No, Dry Risers are dry pipes in buildings for the fire brigade to connect their hoses to.
 
Oh, that makes sense now! Fire hydrant is a term I've only associated with the US. I've been seeing "dry riser" signs, and these little yellow plaques with the H on them, all my life and not really wondered what they were for!

That's a very relevant point.

Fire suppression equipment is a significant part of any new, large building design. But from the building owner's perspective, it's rarely used and therefore something that should remain as unobtrusive as possible in favor of the building's day-to-day purpose. You don't necessarily want your high-end hotel to have prominent red piping along the ceilings, for example.

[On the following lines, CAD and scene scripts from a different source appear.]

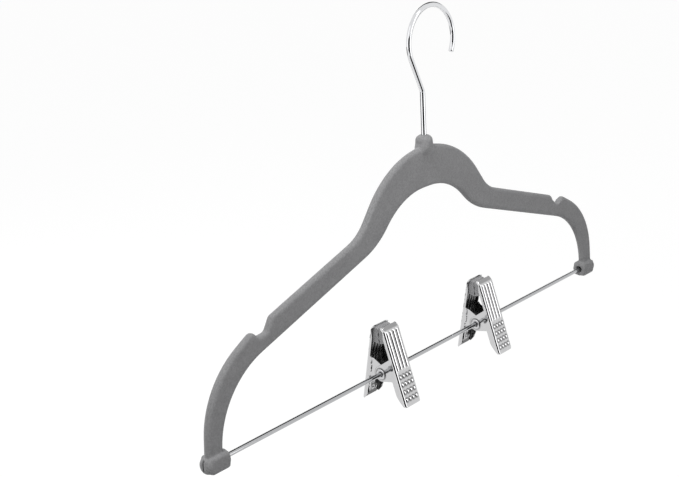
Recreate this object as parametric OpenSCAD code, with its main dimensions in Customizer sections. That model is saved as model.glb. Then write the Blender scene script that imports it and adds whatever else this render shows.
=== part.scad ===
// Skirt hanger: flocked plastic body, swivelling wire hook, crossbar and two sliding spring clips.
// Millimetres. +Z is up, X runs along the crossbar, and the front faces -Y.
// The origin is the point under the top of the hook that rests on a rail.

/* [Overall] */
// Width over the two end bosses
hanger_w = 436; // [380:1:500]
// Fall from the top of the neck to the axis of the crossbar
bar_drop = 157; // [140:1:175]

/* [Body] */
// Thickness of the body
plate_t = 5.6; // [5.2:0.1:7]
// Rounding of the body's flocked edges
edge_r = 2.2; // [1:0.1:2.4]
// Depth of the body at its middle, under the neck
crest_h = 29.8; // [24:0.1:34]
// Width of the shoulders, square to their slope
shoulder_w = 16; // [13:0.1:18]
// Width of the arms where they meet the end bosses
arm_w = 12.8; // [10:0.1:15]
// Diameter of the neck
neck_d = 12; // [10:0.1:14]
// Height of the neck above the body
neck_h = 6.7; // [5.5:0.1:9]
// Width of a strap notch
notch_w = 16.3; // [14:0.1:20]
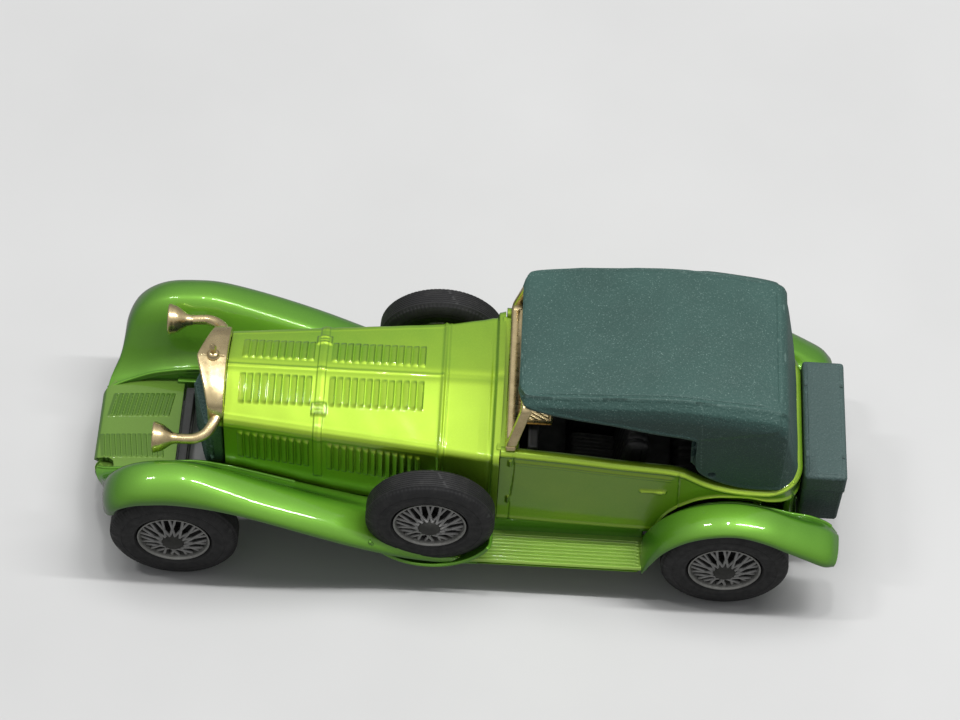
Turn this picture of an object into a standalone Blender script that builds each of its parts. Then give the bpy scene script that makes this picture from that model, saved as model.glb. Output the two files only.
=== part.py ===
"""Diecast collector car: a vintage open tourer with its hood raised, at about 1:45.

Frame: +Z up, the nose points along -X, the origin is on the ground under the middle of the length.
Lengths are in millimetres, and MM turns them into metres where vertices are made.
"""
import math

import bmesh
import bpy
from mathutils import Vector

MM = 0.001

# Driving dimensions
WHEELBASE = 75.6
FRONT_AXLE_X = -39.4
REAR_AXLE_X = FRONT_AXLE_X + WHEELBASE
TYRE_R = 8.8
TYRE_WIDTH = 4.2
TYRE_BORE_R = 4.9
WHEEL_Y = 15.85
RIM_FLANGE_R = 5.0
RIM_SEAT_R = 4.6
AXLE_R = 0.8
AXLE_CLEARANCE = 0.1
SPARE_X, SPARE_Y, SPARE_Z = -4.4, 15.4, 15.1
SHELL = 0.9
GAP = 0.3

FLOOR_Z, FLOOR_T = 9.9, 0.6
BODY_BASE_Z = FLOOR_Z + FLOOR_T + GAP
BOARD_TOP_Z, BOARD_T, BOARD_Y = 7.2, 1.0, 17.2
SILL_Y = 12.0
HOOD_FRONT_X, COWL_BAND_X, COWL_X, CABIN_REAR_X = -33.0, -3.6, 4.6, 45.6
HOOD_FRONT_HALF, COWL_HALF, CABIN_HALF = 7.8, 12.4, 13.0
APRON_FRONT_X, APRON_REAR_X = -51.8, -40.3
TAIL_X = 51.8
BASE_Z, BASE_T = 6.3, 1.0
RIVET_X = (-22.0, 42.4)
RIVET_R = 0.85


# ---------------------------------------------------------------- helpers

def clear_scene():
    for obj in list(bpy.data.objects):
        bpy.data.objects.remove(obj)


def new_collection(name):
    collection = bpy.data.collections.new(name)
    bpy.context.scene.collection.children.link(collection)
    return collection


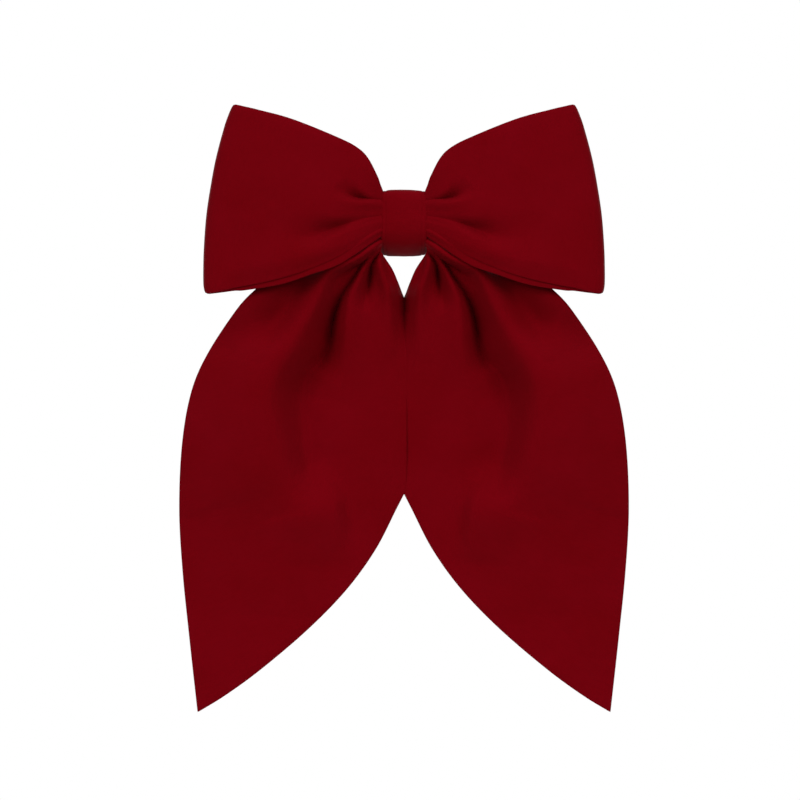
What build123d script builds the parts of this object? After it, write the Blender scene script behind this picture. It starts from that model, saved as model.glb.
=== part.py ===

Those requirements are naturally in tension with the need to for fire fighters to be able to quickly locate and operate the equipment when they arrive. Also, in the case of a false alarm on a wet riser system, you want your facilities people to have quick access to the riser valving to shut the water off and prevent damage. (Ask me how I know this.)

When we look at incidents like the Luton fire, the placement and marking of riser systems is a prominent part of the exercise, as well as the fire fighter training and information. Raising questions like whether riser intakes were hidden by landscaping, or in an inaccessible part of the building site, or were not sufficiently redundant become part of recommendations for building codes and fire fighter training.